- Rylane Location in Ireland
- Coordinates: 51°59′02″N 08°50′27″W﻿ / ﻿51.98389°N 8.84083°W
- Country: Ireland
- Province: Munster
- County: County Cork
- Elevation: 635.238 ft (193.621 m)
- Time zone: UTC+0 (WET)
- • Summer (DST): UTC-1 (IST (WEST))
- Eircode (Routing Key): P32
- Irish Grid Reference: W432811

= Rylane =

Village in County Cork, Ireland

Rylane Cross is a village in County Cork, Ireland.

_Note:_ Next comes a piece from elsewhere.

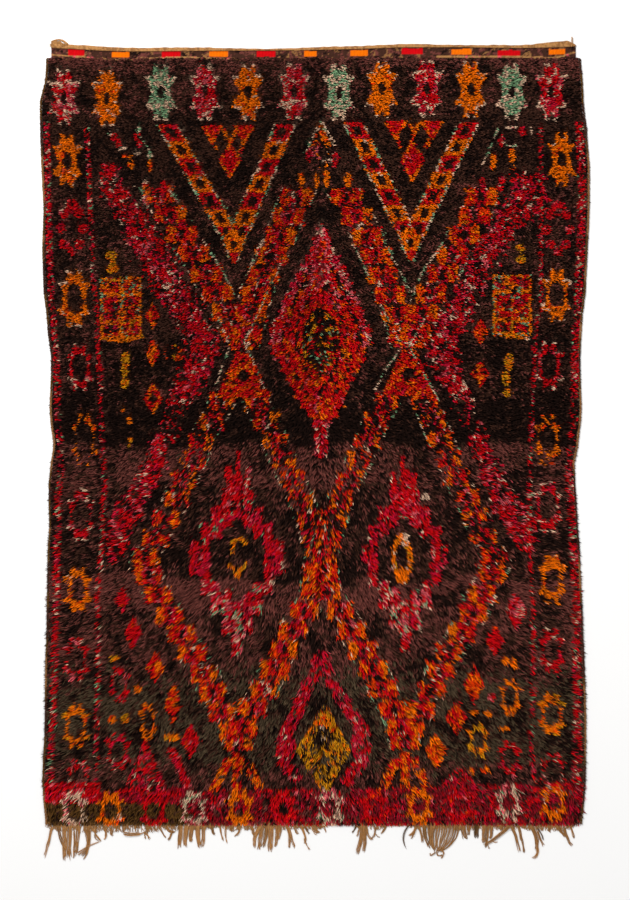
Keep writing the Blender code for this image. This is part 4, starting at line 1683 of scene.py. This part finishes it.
binding_wool = Finish("binding_wool", **WOOL)
strands = binding_wool.noise(0.0012, 2.0, (3.0, 1.0, 1.0))
binding_wool.set(
    Base_Color=binding_wool.dyed(0.70 + 0.50 * strands),
    Roughness=0.75 + 0.2 * strands,
    Normal=binding_wool.relief(strands, 0.0005),
)
binding_left = bound_edge("binding_left", "selvedge_left", -1.0)
binding_right = bound_edge("binding_right", "selvedge_right", 1.0)

# %% [markdown]
# At the foot the warps end loose. Most lie in matted bundles of different lengths, some were knotted and
# one hangs as a thick knotted tassel. Each bundle is given by three points that its middle passes, its
# half-width and its number of yarns, so the fringe can be read from the table like a drawing.

# %% Bundles of the fringe
Bundle = namedtuple("Bundle", "start bow end half yarns tone")
BUNDLES = (
    Bundle((52, 826), (49, 842), (44, 858), 1.2, 4, 0.95),
    Bundle((58, 824), (60, 838), (65, 852), 1.6, 4, 0.55),
    Bundle((64, 824), (65, 844), (64, 861), 2.2, 8, 1.0),
    Bundle((70, 824), (69, 846), (69, 861), 2.4, 9, 1.05),
    Bundle((74, 830), (75, 850), (73, 862), 0.9, 3, 0.95),
    Bundle((78, 824), (78, 842), (75, 857), 2.0, 7, 1.0),
    Bundle((88, 824), (92, 846), (82, 859), 2.1, 8, 1.0),
    Bundle((84, 826), (90, 842), (86, 857), 1.2, 4, 0.8),
    Bundle((77, 853), (88, 845), (103, 840), 0.6, 2, 1.05),
    Bundle((78, 855), (82, 852), (88, 847), 0.5, 2, 0.9),
    Bundle((93, 828), (97, 838), (102, 841), 0.9, 3, 0.9),
    Bundle((97, 830), (92, 837), (99, 841), 0.6, 2, 0.7),
    Bundle((104, 828), (108, 835), (104, 840), 0.9, 3, 1.0),
    Bundle((112, 828), (111, 834), (112, 836), 1.6, 5, 0.9),
    Bundle((123, 834), (135, 837), (147, 832), 0.9, 3, 1.05),
    Bundle((123, 832), (132, 834), (142, 833), 0.5, 2, 0.9),
    Bundle((143, 832), (148, 834), (150, 840), 0.8, 3, 1.0),
    Bundle((144, 832), (145, 836), (145, 839), 0.4, 2, 0.8),
    Bundle((159, 828), (163, 833), (166, 838), 0.9, 3, 0.9),
    Bundle((166, 826), (170, 834), (176, 832), 1.4, 5, 0.9),
    Bundle((173, 830), (171, 836), (168, 841), 1.1, 4, 0.75),
    Bundle((181, 824), (180, 838), (179, 849), 2.2, 8, 1.0),
    Bundle((187, 824), (185, 838), (185, 847), 2.4, 9, 1.05),
    Bundle((193, 824), (190, 836), (191, 843), 2.0, 7, 0.9),
    Bundle((198, 824), (197, 838), (200, 848), 2.4, 9, 1.0),
    Bundle((203, 824), (204, 838), (202, 847), 1.8, 6, 1.05),
    Bundle((213, 822), (211, 832), (215, 835), 1.5, 5, 0.6),
    Bundle((220, 826), (221, 834), (223, 841), 0.7, 3, 0.95),
    Bundle((226, 824), (225, 836), (227, 844), 0.8, 3, 1.05),
    Bundle((232, 824), (231, 829), (233, 832), 2.4, 7, 0.9),
    Bundle((240, 826), (240, 833), (235, 837), 1.1, 4, 1.0),
    Bundle((251, 826), (253, 831), (254, 836), 1.4, 5, 0.95),
    Bundle((262, 824), (253, 836), (254, 849), 2.0, 7, 1.05),
    Bundle((262, 826), (260, 840), (259, 850), 2.0, 7, 1.0),
    Bundle((267, 824), (266, 838), (263, 848), 1.8, 6, 0.75),
    Bundle((271, 824), (271, 842), (270, 852), 2.6, 10, 1.08),
    Bundle((277, 824), (278, 838), (275, 848), 1.6, 6, 0.95),
    Bundle((280, 824), (281, 834), (277, 841), 1.5, 5, 0.95),
    Bundle((286, 824), (292, 838), (289, 851), 1.3, 4, 1.05),
    Bundle((288, 826), (292, 838), (295, 850), 1.2, 4, 1.0),
    Bundle((294, 826), (296, 832), (298, 835), 1.2, 4, 0.95),
    Bundle((300, 824), (307, 837), (305, 843), 1.2, 4, 1.05),
    Bundle((304, 838), (306, 845), (310, 850), 0.6, 2, 1.0),
    Bundle((305, 826), (308, 832), (309, 834), 0.8, 3, 0.5),
    Bundle((314, 824), (314, 831), (319, 834), 3.0, 9, 0.95),
    Bundle((324, 824), (325, 829), (326, 833), 0.7, 3, 0.95),
    Bundle((357, 824), (355, 830), (352, 833), 0.8, 3, 0.35),
    Bundle((360, 826), (358, 833), (357, 837), 0.6, 2, 0.8),
    Bundle((362, 824), (362, 842), (357, 854), 2.2, 9, 0.88),
    Bundle((365, 824), (365, 842), (364, 852), 1.8, 7, 0.92),
    Bundle((367, 828), (367, 838), (373, 840), 0.9, 3, 0.9),
    Bundle((375, 826), (376, 836), (371, 840), 0.9, 3, 0.95),
    Bundle((376, 834), (378, 838), (380, 837), 0.4, 2, 0.8),
    Bundle((387, 824), (384, 831), (381, 834), 1.2, 4, 0.85),
    Bundle((411, 824), (399, 832), (406, 850), 0.5, 2, 0.22),
    Bundle((417, 826), (413, 834), (409, 836), 1.0, 4, 0.95),
    Bundle((416, 828), (413, 836), (411, 839), 0.6, 3, 0.85),
    Bundle((419, 826), (422, 836), (423, 843), 1.2, 4, 0.85),
    Bundle((424, 824), (424, 838), (430, 849), 1.7, 6, 0.75),
    Bundle((429, 824), (428, 836), (433, 850), 1.4, 5, 0.70),
    Bundle((433, 826), (434, 831), (433, 829), 1.6, 4, 0.9),
    Bundle((436, 852), (429, 858), (430, 853), 0.7, 3, 0.85),
    Bundle((437, 850), (436, 858), (443, 855), 0.9, 4, 0.85),
    Bundle((440, 850), (447, 852), (441, 859), 0.8, 3, 0.9),
    Bundle((463, 822), (463, 834), (466, 840), 2.6, 8, 0.80),
    Bundle((468, 822), (470, 832), (468, 836), 1.6, 5, 0.85),
    Bundle((477, 822), (476, 832), (476, 839), 2.6, 9, 0.30),
    Bundle((484, 824), (484, 836), (483, 843), 1.6, 6, 0.80),
    Bundle((488, 824), (487, 838), (486, 848), 1.5, 5, 0.85),
    Bundle((492, 824), (492, 834), (490, 840), 1.5, 5, 0.85),
    Bundle((487, 842), (488, 846), (490, 849), 0.5, 2, 0.7),
    Bundle((511, 824), (501, 835), (484, 845), 1.7, 6, 0.80),
    Bundle((492, 841), (495, 843), (498, 842), 0.4, 2, 0.9),
    Bundle((501, 824), (502, 828), (501, 831), 1.5, 5, 0.85),
    Bundle((510, 824), (516, 834), (520, 853), 1.5, 6, 0.80),
    Bundle((518, 824), (521, 836), (522, 842), 1.2, 5, 0.78),
    Bundle((521, 836), (524, 846), (524, 854), 0.9, 4, 0.85),
    Bundle((529, 822), (539, 838), (537, 852), 2.2, 8, 0.80),
    Bundle((537, 846), (539, 857), (532, 858), 1.3, 5, 0.92),
    Bundle((537, 828), (541, 833), (544, 841), 0.4, 2, 0.22),
    Bundle((537, 830), (541, 842), (544, 847), 1.1, 4, 0.85),
    Bundle((548, 826), (549, 830), (550, 833), 0.7, 3, 0.85),
    Bundle((556, 824), (562, 833), (568, 838), 1.8, 6, 0.75),
    Bundle((564, 828), (567, 840), (572, 846), 1.4, 5, 0.78),
    Bundle((569, 824), (574, 833), (574, 840), 1.1, 4, 0.95),
)
TASSEL_YARNS = 30
print(len(BUNDLES), "bundles,", sum(bundle.yarns for bundle in BUNDLES), "yarns")

# %% [markdown]
# Every yarn of a bundle follows the bundle's curve, starts at its own place across it, waves a little
# and ends early or late. The big tassel is fanned: its yarns start far apart and are drawn in to a knot.
# Above them all, short curled ends mat the edge together, deeper where the fringe is fuller.

# %% Paths of the warps
YARN_RINGS = 12
Loose = namedtuple("Loose", "points radius tone")


def curved(start, bow, end, steps):
    """Points along a smooth curve that leaves the start toward the bow and comes to the end."""
    t = np.linspace(0, 1, steps)[:, None]
    start, bow, end = (np.array(point, float) for point in (start, bow, end))
    return (1 - t) ** 2 * start + 2 * t * (1 - t) * bow + t**2 * end


def loose_yarn(start, bow, end, radius, tone, wander):
    """One warp yarn as points on the chart, with a slow wave of its own."""
    points = curved(start, bow, end, YARN_RINGS + 2)
    t = np.linspace(0, 1, YARN_RINGS + 2)
    phase, pitch = rng.uniform(0, 2 * np.pi, 2), rng.uniform(0.8, 2.2, 2)
    points[:, 0] += wander * t * np.sin(phase[0] + 2 * np.pi * pitch[0] * t)
    points[:, 1] += wander * t * 0.5 * np.sin(phase[1] + 2 * np.pi * pitch[1] * t)
    return Loose(points, radius, tone)


warps = []
for bundle in BUNDLES:
    start, bow, end = (np.array(point, float) for point in (bundle.start, bundle.bow, bundle.end))
    run = end - start
    square = np.array([-run[1], run[0]]) / np.hypot(*run)
    for number in range(bundle.yarns):
        off = bundle.half * (2 * (number + 0.5) / bundle.yarns - 1) + rng.normal(0, 0.15)
        stop = start + run * rng.uniform(0.86, 1.03)
        pinch = rng.uniform(0.55, 1.0)
        places = (start + square * off, bow + square * off * 0.95, stop + square * off * pinch)
        tone = bundle.tone * rng.uniform(0.72, 1.15)
        warps.append(loose_yarn(*places, rng.uniform(0.0010, 0.0015), tone, 0.45))

for number in range(TASSEL_YARNS):
    share = (number + 0.5) / TASSEL_YARNS
    start = (431 + 29 * share, 823)
    bow = (426 + 36 * share + rng.normal(0, 0.8), 842)
    end = (434 + 7 * share, 851 + rng.normal(0, 1.0))
    warps.append(loose_yarn(start, bow, end, rng.uniform(0.0011, 0.0016), rng.uniform(0.55, 1.05), 0.6))
print(len(warps), "long yarns")

# %% [markdown]
# The matted edge between the pile and the loose ends. A table says how far down it comes at each column.

# %% Paths of the matted ends
Mat = namedtuple("Mat", "col row")
MATS = (
    Mat(48, 828),
    Mat(52, 831),
    Mat(70, 834),
    Mat(90, 834),
    Mat(120, 833),
    Mat(150, 835),
    Mat(163, 831),
    Mat(205, 832),
    Mat(215, 828),
    Mat(232, 831),
    Mat(280, 831),
    Mat(300, 830),
    Mat(322, 830),
    Mat(329, 826),
    Mat(351, 826),
    Mat(360, 831),
    Mat(378, 831),
    Mat(392, 827),
    Mat(404, 827),
    Mat(420, 830),
    Mat(460, 831),
    Mat(530, 831),
    Mat(556, 832),
    Mat(577, 829),
)
MAT_YARNS = 1250
MAT_RINGS = 5
MAT_TOP = 822

mats = []
for number in range(MAT_YARNS):
    col = rng.uniform(47, 577)
    depth = np.interp(col, [mat.col for mat in MATS], [mat.row for mat in MATS]) - MAT_TOP
    if rng.random() > 0.25 + depth / 8:
        continue
    reach = depth * rng.uniform(0.5, 1.0)
    end = (col + rng.normal(0, 2.2), MAT_TOP + reach)
    bow = (col + rng.normal(0, 2.0), MAT_TOP - 1 + 0.8 * reach)
    points = curved((col, MAT_TOP - 1.5), bow, end, MAT_RINGS + 2)
    mats.append(Loose(points, rng.uniform(0.0009, 0.0014), rng.uniform(0.60, 1.05)))
print(len(mats), "matted ends")

# %% [markdown]
# The paths become yarn. Each tube lies on the floor or on its neighbours, thins at its ends and turns
# round itself along its length, as a plied warp does.

# %% Fringe and loose threads
warp_wool = Finish("warp_wool", **WOOL)
plies = warp_wool.noise(0.0011, 2.0)
stained = warp_wool.noise(0.02, 2.0)
warp_wool.set(
    Base_Color=warp_wool.dyed(0.48 + 0.50 * plies + 0.30 * stained),
    Roughness=0.72 + 0.25 * plies,
    Normal=warp_wool.relief(plies, 0.0006),
)
PILE_OF_YARN = 0.0034
TURNS = 3.0


def laid_yarns(name, yarns, rings, base, slot):
    """Loose yarns as one mesh of tubes that lie on each other, from their height at the root."""
    points = np.stack([yarn.points for yarn in yarns])
    radius = np.array([yarn.radius for yarn in yarns])[:, None, None]
    tone = np.array([yarn.tone for yarn in yarns])[:, None]
    count = len(yarns)
    t = np.linspace(0, 1, rings + 2)
    layer = rng.uniform(0, PILE_OF_YARN, (count, 1))
    z = radius[:, :, 0] + base + layer * (1 - 0.6 * t)
    path = np.stack([x_of(points[..., 0]), y_of(points[..., 1]), z], axis=2)
    ahead = np.gradient(path, axis=1)
    ahead /= np.linalg.norm(ahead, axis=2, keepdims=True)
    square = np.cross(np.broadcast_to(UP, ahead.shape), ahead)
    square /= np.linalg.norm(square, axis=2, keepdims=True)
    upward = np.cross(ahead, square)
    twist = (rng.uniform(0, 2 * np.pi, (count, 1)) + 2 * np.pi * TURNS * t)[..., None] * 0.2
    swell = np.interp(t, [0, 0.08, 0.9, 1], [0.5, 1.0, 0.85, 0.4])[None, :, None]
    side = (np.cos(twist) * square + np.sin(twist) * upward) * radius * swell
    rise = (np.cos(twist) * upward - np.sin(twist) * square) * radius * swell
    tan = YARN_LIGHT[YARN_NAMES.index("tan")]
    shade = tone * rng.uniform(0.82, 1.12, (count, rings + 2))
    piece = stamped(name, spindle(5, rings), path, side, rise, shade[..., None] * tan, warp_wool, slot)
    print(name, "has", count, "yarns and", len(piece.data.polygons), "faces")
    return piece


warp_fringe = laid_yarns("warp_fringe", warps, YARN_RINGS, 0.0, "warp_wool")
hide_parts("fringe")
matted_edge = laid_yarns("matted_edge", mats, MAT_RINGS, 0.0003, "warp_wool")

CORNER_BUNDLES = (
    Bundle((68, 46), (60, 36), (51, 43), 1.2, 4, 1.0),
    Bundle((66, 47), (56, 38), (50, 47), 0.9, 4, 0.9),
    Bundle((62, 47), (61, 40), (57, 43), 1.2, 4, 0.9),
    Bundle((53, 46), (52, 39), (58, 41), 0.8, 3, 1.05),
    Bundle((69, 45), (66, 41), (61, 40), 0.8, 3, 1.05),
    Bundle((571, 47), (573, 42), (571, 37), 0.8, 4, 0.95),
)
corner = []
for bundle in CORNER_BUNDLES:
    for number in range(bundle.yarns):
        nudge = rng.normal(0, 0.5, 2)
        places = [np.array(point) + nudge for point in (bundle.start, bundle.bow, bundle.end)]
        corner.append(loose_yarn(*places, 0.0012, bundle.tone * rng.uniform(0.8, 1.1), 0.4))
corner_threads = laid_yarns("corner_threads", corner, YARN_RINGS, 0.003, "end_wool")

The town is situated roughly midway between Millstreet and Cork city, north of Macroom in the parish of Aghabullogue.

==Ringfort==
A ringfort was depicted on 1842 and 1904 OS 6-inch maps as hachured circular enclosure (diam. c. 40m), truncated on the northeast side by roadway, with external fosse (ENE->N) shown on 1904 OS 6-inch map; on 1938 OS 6-inch map as hachured raised area (diam. c. 40m) with external fosse, entrance to the southeast. Two ramparts with intermediate fosse and entrance to the southeast (Width 24 feet) were recorded by Hartnett (1939, 85). According to local information leveled late 1970s.

==Transport==
Rylane is served by a single Bus Éireann bus service daily, which is timed to get commuters and school children into Cork in the morning and back in the evening. There is also a twice-weekly bus service to Macroom. The nearest railway station is Millstreet railway station on the Mallow–Tralee line, 20 km away.

== People ==

- Derek Blighe (born 1980), anti-immigration activist
- Johnny Tom Gleeson (1853–1924), Irish poet and songwriter who wrote the ballad "The Bould Thady Quill" (c.1895), was born in Rylane.